* **What you will do**:
For this exercise, write out exactly, and only, the lines running from the line that contains "for side, word" through the line that contains "if empty is".

* **Dataset content**:
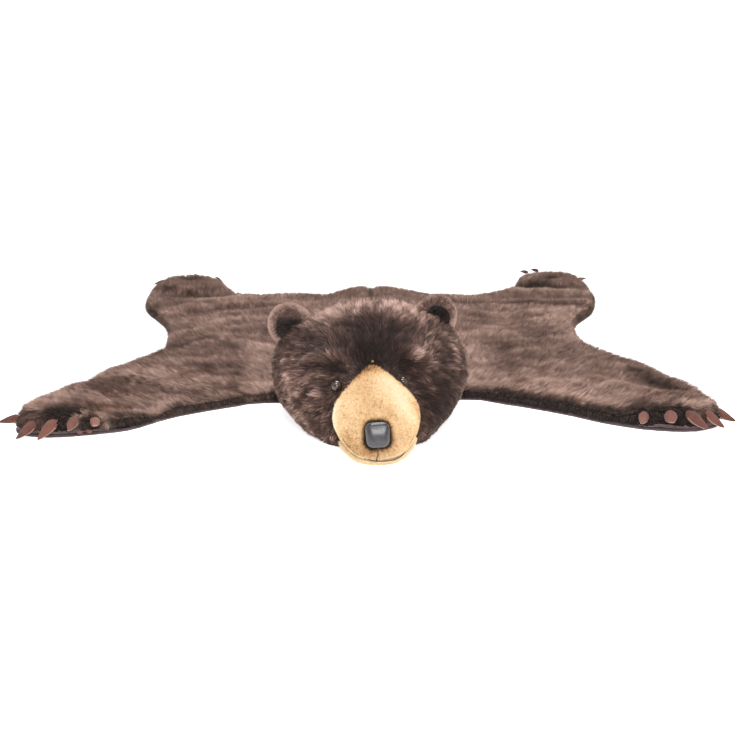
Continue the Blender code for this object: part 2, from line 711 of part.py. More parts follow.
# ---------------------------------------------------------------- the claws
def make_claw(claw, collection, material, body_cutter):
    """A stuffed felt cone, a little flattened and curved down to its tip."""
    form = bmesh.new()
    rings = []
    for step in range(CLAW_RINGS):
        share = step / (CLAW_RINGS - 1)
        along = -CLAW_ROOT + (CLAW_ROOT + claw.length) * share
        swell = math.sin(math.pi * (CLAW_BELLY + (1 - CLAW_BELLY) * share)) ** 0.85
        radius = max(claw.radius * swell, CLAW_TIP_RADIUS)
        ring = []
        for side in range(CLAW_SIDES):
            angle = 2 * math.pi * side / CLAW_SIDES
            across = radius * math.cos(angle)
            up = CLAW_FLATNESS * radius * math.sin(angle) - CLAW_CURL * share ** 2
            ring.append(form.verts.new((along, across, up)))
        rings.append(ring)
    for first, second in zip(rings, rings[1:]):
        for side in range(CLAW_SIDES):
            form.faces.new((first[side - 1], first[side], second[side], second[side - 1]))
    form.faces.new(rings[0])
    form.faces.new(rings[-1])
    turn = Matrix.Rotation(math.radians(claw.heading), 4, "Z")
    droop = Matrix.Rotation(math.radians(claw.droop), 4, "Y")
    place = Matrix.Translation((claw.x, claw.y, claw.z))
    bmesh.ops.transform(form, matrix=place @ turn @ droop, verts=form.verts)
    name = "claw_{}_{}".format(claw.paw, claw.toe)
    piece = add_mesh(name, form, collection, material)
    cut(piece, body_cutter)
    return piece


def centre_on_origin(collections):
    """Hang every piece and cutter on one empty that puts the middle of the box at zero."""
    middle = bpy.data.objects.new("rug_middle", None)
    middle.location = (MIDDLE_X, MIDDLE_Y, 0.0)
    collections[0].objects.link(middle)
    for collection in collections:
        for piece in collection.objects:
            if piece is not middle:
                piece.parent = middle


def main():
    clear_scene()
    parts = new_collection("bear_rug")
    cutters = new_collection("cutters")

    head = make_head(parts)
    head_cutter = clearance(head, cutters)
    body = make_rug_body(parts, head_cutter)
    body_cutter = clearance(body, cutters)
    make_lining(parts, head_cutter)

    muzzle = make_muzzle_form("muzzle", MUZZLE, parts, "muzzle plush")
    cut(muzzle, head_cutter)
    muzzle_cutter = clearance(muzzle, cutters)
    jaw = make_muzzle_form("jaw", JAW, parts, "jaw plush")
    cut(jaw, head_cutter)
    cut(jaw, muzzle_cutter)
    nose = make_nose(parts)
    cut(nose, muzzle_cutter)

    eye_material = new_material("eye glass")
    ear_materials = (new_material("head fur"), new_material("ear velvet"))
    for side, word in ((-1, "left"), (1, "right")):
        eye = make_eye("eye_" + word, side, parts, eye_material)
        cut(eye, head_cutter)
        cut(eye, muzzle_cutter)
        make_ear(word, side, parts, cutters, head_cutter, ear_materials)

    claw_material = new_material("claw felt")
    for claw in CLAWS:
        make_claw(claw, parts, claw_material, body_cutter)
    centre_on_origin((parts, cutters))


main()
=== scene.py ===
"""Looks of the bear-shaped play rug: fur, felt, plush, nose, eyes, claws and the studio.

Metres, +Z up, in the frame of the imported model: the head looks along -Y, and "left" is the
side at -X. Fur is made of tapered blades. Each is rooted on a skin that lies a little under
the solid's surface, so that the tips reach the solid. A blade's UV tells its colour: u is its
tone, and v runs from root to tip.
"""
import math
from collections import namedtuple
from contextlib import contextmanager

import bmesh
import bpy
import numpy as np
from mathutils import Matrix, Vector
from mathutils.bvhtree import BVHTree


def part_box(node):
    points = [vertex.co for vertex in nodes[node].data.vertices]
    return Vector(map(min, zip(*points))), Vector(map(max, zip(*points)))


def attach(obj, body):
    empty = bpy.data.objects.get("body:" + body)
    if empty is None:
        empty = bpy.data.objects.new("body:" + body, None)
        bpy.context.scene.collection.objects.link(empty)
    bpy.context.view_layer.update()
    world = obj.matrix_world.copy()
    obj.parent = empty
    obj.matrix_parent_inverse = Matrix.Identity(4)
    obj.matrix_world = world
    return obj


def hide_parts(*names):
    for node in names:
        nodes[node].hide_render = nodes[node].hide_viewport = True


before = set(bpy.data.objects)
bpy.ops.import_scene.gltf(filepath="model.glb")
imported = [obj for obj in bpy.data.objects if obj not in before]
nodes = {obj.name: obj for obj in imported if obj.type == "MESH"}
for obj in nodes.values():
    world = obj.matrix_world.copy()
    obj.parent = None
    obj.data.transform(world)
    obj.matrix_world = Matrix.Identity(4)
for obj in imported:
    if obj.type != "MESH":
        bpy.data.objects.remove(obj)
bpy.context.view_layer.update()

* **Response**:
    for side, word in ((-1, "left"), (1, "right")):
        eye = make_eye("eye_" + word, side, parts, eye_material)
        cut(eye, head_cutter)
        cut(eye, muzzle_cutter)
        make_ear(word, side, parts, cutters, head_cutter, ear_materials)

    claw_material = new_material("claw felt")
    for claw in CLAWS:
        make_claw(claw, parts, claw_material, body_cutter)
    centre_on_origin((parts, cutters))


main()
=== scene.py ===
"""Looks of the bear-shaped play rug: fur, felt, plush, nose, eyes, claws and the studio.

Metres, +Z up, in the frame of the imported model: the head looks along -Y, and "left" is the
side at -X. Fur is made of tapered blades. Each is rooted on a skin that lies a little under
the solid's surface, so that the tips reach the solid. A blade's UV tells its colour: u is its
tone, and v runs from root to tip.
"""
import math
from collections import namedtuple
from contextlib import contextmanager

import bmesh
import bpy
import numpy as np
from mathutils import Matrix, Vector
from mathutils.bvhtree import BVHTree


def part_box(node):
    points = [vertex.co for vertex in nodes[node].data.vertices]
    return Vector(map(min, zip(*points))), Vector(map(max, zip(*points)))


def attach(obj, body):
    empty = bpy.data.objects.get("body:" + body)
    if empty is None:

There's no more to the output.